Джон Локк говорит, что мы дали молчаливое согласие. Любой, кто пользуется выгодами, которые предоставляет государство, хотя бы путешествующий по дорогам, неявным образом, молчаливо соглашается с законом и обязан ему повиноваться. Но молчаливое согласие — бледная копия подлинного согласия. Понять, каким образом проезд через город подобен ратификации конституции, трудно.
Иммануил Кант обращается к гипотетическому согласию. Закон справедлив, если он согласован народом в целом. Но и это — озадачивающая альтернатива реальному общественному договору. Каким образом гипотетическое соглашение может выполнить нравственное дело реального соглашения?
Джон Роулз (1991-2002), американский политический философ, предлагает проясняющий суть дела ответ на этот вопрос. В книге Theory of Justice («Теория справедливости», 1971) Роулз утверждает, что правильный способ размышления о справедливости — это постановка вопроса о том, с какими принципами мы согласились бы, пребывая в первоначальном состоянии равенства.
Роулз рассуждает следующим образом. Предположим, мы, каковы мы ни есть, собрались, чтобы избрать принципы, которые будут управлять нашей коллективной жизнью, то есть для написания общественного договора. Какие принципы изберем? Вероятно, мы обнаружим, что прийти к согласию трудно. Разным людям будут нравиться разные принципы, отражающие их разные интересы, моральные и религиозные убеждения и социальное положение. Некоторые люди богаты, другие — бедны; одни могущественны и имеют хорошие связи, а другие не так могущественны и имеют связи похуже. Некоторые люди — члены расовых, этнических или религиозных меньшинств, а другие входят в большие сообщества. Можно согласиться на компромисс. Но даже компромисс будет, вероятно, отражать превосходство, которое при переговорах одни имеют над другими. Нет причин полагать, что достигнутый таким образом общественный договор будет справедливым компромиссным соглашением.

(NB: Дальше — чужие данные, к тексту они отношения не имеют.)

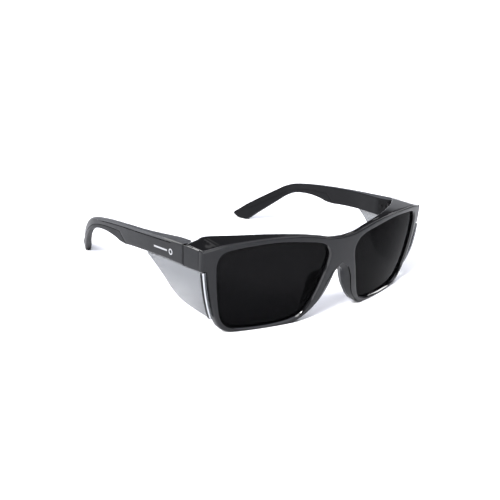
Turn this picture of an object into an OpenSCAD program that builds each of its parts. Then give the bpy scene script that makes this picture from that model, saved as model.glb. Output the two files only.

Теперь проведем мысленный эксперимент. Предположим, что когда мы собираемся для избрания принципов, то не знаем, куда пойдет развитие нашего общества. Вообразим, что мы предпочтем остаться за «завесой неведенья», которая временно не позволяет нам знать, каковы мы в действительности. Нам неизвестно, к какому классу и полу, к какой расе или этнической группе мы принадлежим. Не знаем мы и того, каковы наши политические или религиозные взгляды; каковы наши преимущества и недостатки — здоровы мы или больны, имеем ли высшее образование или бросили школу в старших классах, родились ли в семье, где заботятся друг о друге, или в неполной семье. Если бы никто ничего подобного про себя не знал, мы делали бы свой выбор, пребывая, в сущности, в изначальном состоянии равенства. Поскольку никто не имел бы превосходства при переговорах и обсуждениях, согласованные нами принципы были бы справедливы.
Это теория общественного договора, которую выдвигает Роулз. Теория предполагает гипотетическое соглашение, заключенное в изначальном состоянии равенства. Роулз приглашает нас задаться вопросом: «Какие принципы избрали бы мы как рациональные, эгоистичные существа, если бы оказались в таком положении». Роулз не предполагает, что в реальной жизни все мы руководствуемся эгоизмом; он лишь представляет, что мы отодвигаем в сторону свои моральные и религиозные убеждения в целях мысленного эксперимента. Так какие принципы мы бы избрали?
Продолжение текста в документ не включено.